VGDC: Beyond the Code

by | Jun 3, 2016, 3:00PM PDT

The UCI Video Game Development Club (VGDC) is a student organization that focuses on the creation of games through student led projects. Throughout the year, officers of the club divide members into teams. Each team creates a game that will satisfy the conditions and criteria. The process requires more than a knack for programming. Also involved are the artists, composers, and writers who give the lines of code character and depth to envelop the player in a world of their own.

Jordan and Ben interview

Jordan Rodriguez, the current writing director of VGDC, talks about taking part in game development while being an English major:

There are people that love aspects of video games that don’t know programming and because they don’t know it, they think, “Okay, I can’t possibly be a video game developer because programming is a huge portion of a video game.” So, I sort of have that thing too, but then I started getting involved.

Although he’s an English major, Jordan is pursing a career in the gaming industry. Originally he was majoring in game computer science and switched after finding that he was more invested in writing stories rather than technical aspects of coding.

How does an English major fit in a field grounded in computer science?

I’m passionate about it. I came in thinking that I don’t have the skills to do the technical aspect but surely there’s something I can do. And you know, there is something I can do! Beyond just writing, being in the game lab and being a part of these teams, you pick up aspects of game design. And I can’t say that I know programming, but I’m starting to pick up on the language and in a broad idea how the code is structured and how it works. Now as a writer I can communicate with people who program as a writer and get my point across.

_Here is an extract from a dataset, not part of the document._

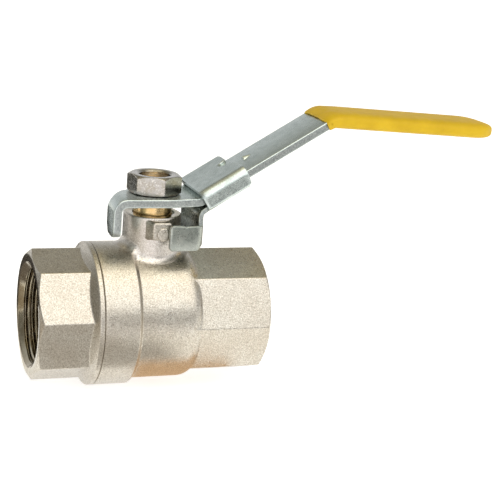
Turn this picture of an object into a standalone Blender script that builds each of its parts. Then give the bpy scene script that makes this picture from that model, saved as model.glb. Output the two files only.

VGDC aims to assist any student with a passion for games to become familiar with the industry regardless of their field of study. Being a part of VGDC provides unique opportunities for their members such as taking their members to gaming companies like Blizzard Entertainment for an inside look at the work environment of professional game developers. The club hosted an event featuring Tim Ford, creative director of Blizzard Entertainment’s game Overwatch, where he spoke to its members about the industry. Members also gain some industry insights from other members with internships or jobs at gaming companies who bring their experiences back and implement them into club projects.

VGDC has much to offer, and Jordan brings his expertise to the club as well. As a writing director, Jordan leads workshops aimed to assist members in shaping narratives for their games. He also spends a lot of time in the game development lab during his downtime where he offers advice and input to any students that ask.


So while game development requires knowledge of computer science, the gaming industry is open to anyone with the passion and drive like Jordan who concludes:

I think that we have to change the perception of who can be a game developer; people who aren’t just programmers can be game developers like me.